Il migliore dei mondi impossibili

Il migliore dei mondi impossibili

Solo uno spirito abituato a considerare il possibile più che il reale conosce quale sia l’attrazione dell’infinito. Seduto davanti a una siepe, immagina tutte le conseguenze possibili di un evento e di un pensiero; e poi, con la mente desiderosa, risale indietro, fino alle cause di ogni fatto reale e immaginario, incontra di nuovo il gioco sterminato delle possibilità, e si trova chiuso tra due oceani egualmente inquietanti, nei quali rischia di smarrirsi. L’esistenza perde, per lui, ogni forma stabile e certa.
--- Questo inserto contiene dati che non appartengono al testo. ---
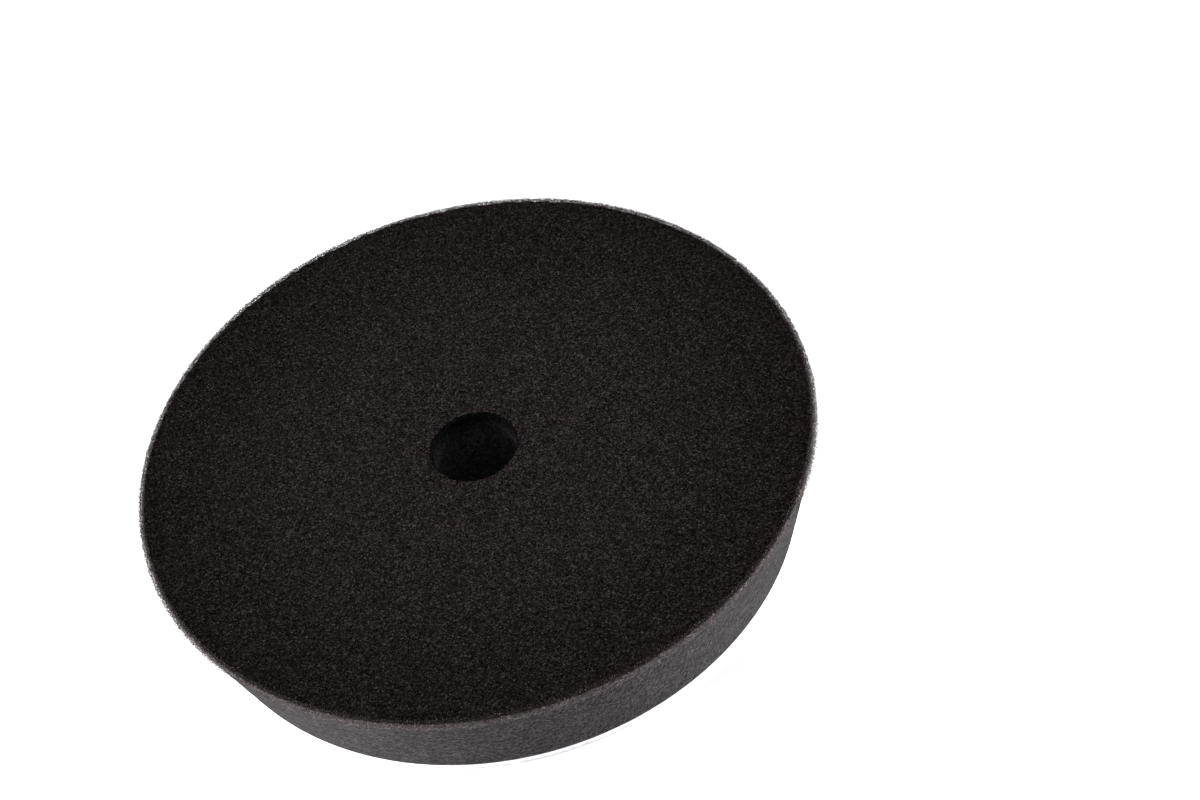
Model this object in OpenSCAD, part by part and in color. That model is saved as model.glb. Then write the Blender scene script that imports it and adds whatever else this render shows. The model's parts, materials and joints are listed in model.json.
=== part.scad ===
// Foam polishing pad with a hook-and-loop backing.
// A disc of fine open-cell foam widens from its back to its working face.
// Its back is laminated to a white loop fabric that grips the hook face of a polisher's plate.
// Origin: centre of the loop face. +Z points from the loop face to the working face.

/* [Foam disc] */
// Widest diameter of the foam, at the working face
face_d = 165; // [155:0.5:180]
// Diameter of the foam's back and of the loop fabric
back_d = 150; // [130:0.5:150]
// Thickness of the foam
foam_t = 26; // [20:0.5:35]
// Diameter of the centre hole, punched through every layer
hole_d = 20.8; // [16:0.2:26]
// Radius of the rim between the wall and the working face
rim_r = 0.8; // [0.3:0.1:2]
// Radius of the hole's lip at the working face
lip_r = 0.5; // [0.2:0.1:1]

/* [Loop fabric] */
// Thickness of the hot-melt film that bonds the fabric to the foam
film_t = 0.1; // [0.05:0.05:0.2]
// Thickness of the fabric's knitted ground
ground_t = 0.4; // [0.3:0.1:0.8]
// Height of the loop pile below the ground
pile_h = 1; // [0.8:0.1:1.5]

/* [Print on the loops] */
// How deep the ink soaks into the pile
ink_t = 0.2; // [0.1:0.05:0.4]
// Width of the wide colour band
band_w = 15; // [10:0.5:18]
// Distance from the axis to the band's inner end
band_start = 22; // [18:0.5:30]
// How much further one corner of the band's slanted inner end lies
band_slant = 5; // [0:0.5:8]
// Offset of the band's centre line from the axis
band_offset = 3; // [0:0.5:4]
// Side of each plain grade square
square_w = 6; // [4:0.5:7]
// Distance from one grade square to the next
square_pitch = 9; // [8:0.5:10]
// Number of grade squares
square_count = 4; // [3:1:5]
// Distance from the axis to the row of squares
square_row = 47; // [40:0.5:52]
// Length of the plain rule below the squares
rule_l = 33; // [20:1:36]
// Thickness of the rule
rule_t = 1.4; // [0.8:0.2:2]
// Distance from the axis to the rule
rule_row = 37; // [30:0.5:38]
// Length of each tick of the tick rows at the edge
tick_l = 3; // [2:0.5:4]
// Number of ticks in each row
tick_count = 5; // [3:1:7]

/* [Hidden] */
$fn = 144;

face_r = face_d / 2;
back_r = back_d / 2;
hole_r = hole_d / 2;

// Heights of the layers, from the loop face up
ground_z = pile_h;
film_z = ground_z + ground_t;
foam_z = film_z + film_t;
face_z = foam_z + foam_t;

// The rim's circle, and the straight wall that leaves the back's corner and touches it
rim_centre = [face_r - rim_r, face_z - rim_r];
wall_foot = [back_r, foam_z];
wall_run = rim_centre - wall_foot;
wall_angle = atan2(wall_run.y, wall_run.x) - asin(rim_r / norm(wall_run));
lip_centre = [hole_r + lip_r, face_z - lip_r];
arc_steps = 8;

tick_w = 0.8;
tick_pitch = 1.6;
tick_row_gap = 6;
tick_row_inset = 11;
tick_row_r = back_r - tick_row_inset;
tick_row_angles = [90, -35];
dash_row_y = -37;
dash_count = 6;
dash_w = 2.2;
dash_h = 1.2;
dash_pitch = 3.6;

// Points of an arc about c, from one angle to the other
function arc(c, r, from, to) =
    [for (i = [0:arc_steps]) let (a = from + (to - from) * i / arc_steps) c + r * [cos(a), sin(a)]];

// Half section of the foam, to the right of the axis
module foam_section() {
    polygon(concat(
        [[hole_r, foam_z], wall_foot],
        arc(rim_centre, rim_r, wall_angle - 90, 90),
        arc(lip_centre, lip_r, 90, 180)
    ));
}

// Flat ring of the fabric's outline, t thick, with its underside at z
module fabric_ring(z, t) {
    rotate_extrude()
        translate([hole_r, z])
            square([back_r - hole_r, t]);
}

// Ink on the loop face, as deep as it soaks in. Outlines are drawn as they read from the loop
// side, with the band to the right, so they are mirrored onto the face.
module ink() {
    mirror([0, 1, 0])
        linear_extrude(ink_t)
            children();
}

// Outline of the colour band, which runs out over the fabric's edge
module band_outline() {
    low = band_offset - band_w / 2;
    high = band_offset + band_w / 2;
    intersection() {
        circle(back_r);
        polygon([[band_start, low], [face_r, low], [face_r, high], [band_start + band_slant, high]]);
    }
}

// A row of plain squares and the rule below it
module grade_row() {
    for (i = [0:square_count - 1])
        translate([(i - (square_count - 1) / 2) * square_pitch, square_row])
            square(square_w, center = true);
    translate([0, rule_row])
        square([rule_l, rule_t], center = true);
}

// A line of short dashes
module dash_row() {
    for (i = [0:dash_count - 1])
        translate([(i - (dash_count - 1) / 2) * dash_pitch, dash_row_y])
            square([dash_w, dash_h], center = true);
}

// Two rows of radial ticks near the fabric's edge
module tick_rows() {
    for (side = [-1, 1], i = [0:tick_count - 1])
        translate([tick_row_r + (i - (tick_count - 1) / 2) * tick_pitch, side * tick_row_gap / 2])
            square([tick_w, tick_l], center = true);
}

// Outlines of everything printed in the dark ink
module mark_outlines() {
    grade_row();
    dash_row();
    for (a = tick_row_angles)
        rotate(a)
            tick_rows();
}

module foam_disc() {
    color([0.11, 0.1, 0.1])
        rotate_extrude()
            foam_section();
}

module adhesive_film() {
    color([0.86, 0.85, 0.8])
        fabric_ring(film_z, film_t);
}

module loop_ground() {
    color([0.93, 0.93, 0.95])
        fabric_ring(ground_z, ground_t);
}

// The pile has the ink let into it
module loop_pile() {
    color([0.96, 0.95, 0.98])
        difference() {
            fabric_ring(0, pile_h);
            ink()
                band_outline();
            ink()
                mark_outlines();
        }
}

module print_band() {
    color([0.87, 0.77, 0.52])
        ink()
            band_outline();
}

module print_marks() {
    color([0.35, 0.33, 0.42])
        ink()
            mark_outlines();
}

foam_disc();
adhesive_film();
loop_ground();
loop_pile();
print_band();
print_marks();
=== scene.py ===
"""Looks of a foam polishing pad: porous black foam with frayed cut edges, on a printed white loop fabric."""

import functools
import json
import math

import bpy
import numpy as np
from mathutils import Matrix, Vector
from mathutils.kdtree import KDTree


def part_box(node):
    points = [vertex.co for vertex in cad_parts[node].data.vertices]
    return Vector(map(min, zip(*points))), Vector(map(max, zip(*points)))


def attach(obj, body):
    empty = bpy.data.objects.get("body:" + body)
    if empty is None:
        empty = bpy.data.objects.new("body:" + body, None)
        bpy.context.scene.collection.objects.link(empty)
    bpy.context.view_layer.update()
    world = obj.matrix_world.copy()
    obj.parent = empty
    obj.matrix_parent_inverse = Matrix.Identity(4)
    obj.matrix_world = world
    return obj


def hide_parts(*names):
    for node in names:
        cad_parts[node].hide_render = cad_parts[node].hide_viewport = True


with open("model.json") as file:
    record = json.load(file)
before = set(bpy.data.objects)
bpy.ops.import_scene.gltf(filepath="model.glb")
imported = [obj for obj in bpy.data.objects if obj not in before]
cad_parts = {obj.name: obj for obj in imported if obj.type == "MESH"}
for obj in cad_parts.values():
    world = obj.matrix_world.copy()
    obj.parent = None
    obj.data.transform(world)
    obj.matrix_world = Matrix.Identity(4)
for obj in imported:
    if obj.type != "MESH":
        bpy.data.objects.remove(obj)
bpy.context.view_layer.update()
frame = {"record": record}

MM = 0.001
TAU = 2 * math.pi

# ---------------------------------------------------------------- sizes, from the frame
FOAM_LOW, FOAM_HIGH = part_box("foam_disc")
FILM_LOW, FILM_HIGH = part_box("adhesive_film")
GROUND_LOW, GROUND_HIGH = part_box("loop_ground")
PILE_LOW, PILE_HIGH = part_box("loop_pile")
BORE_MOUNT = next(m for m in frame["record"]["mounts"] if m["name"] == "centre_bore")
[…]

Se contempla un paesaggio, lo trasforma cogli occhi, come se monti e fiumi, colline e pianure fossero segni di matita caduti per caso sulla carta, che si possono cancellare con un gesto della mano: se ricorda un fatto storico, viene attratto sopratutto dalla moltitudine di casi che avrebbero potuto verificarsi e, chissà perché, non si sono verificati: se riflette, tutti i suoi pensieri sembrano degli elementi di altre combinazioni intellettuali egualmente possibili; se guarda la carta scritta, si sorprende a rimpiangere le parole rifiutate, gli scarti, le congetture, le immagini che avrebbe potuto scegliere e non ha scelto.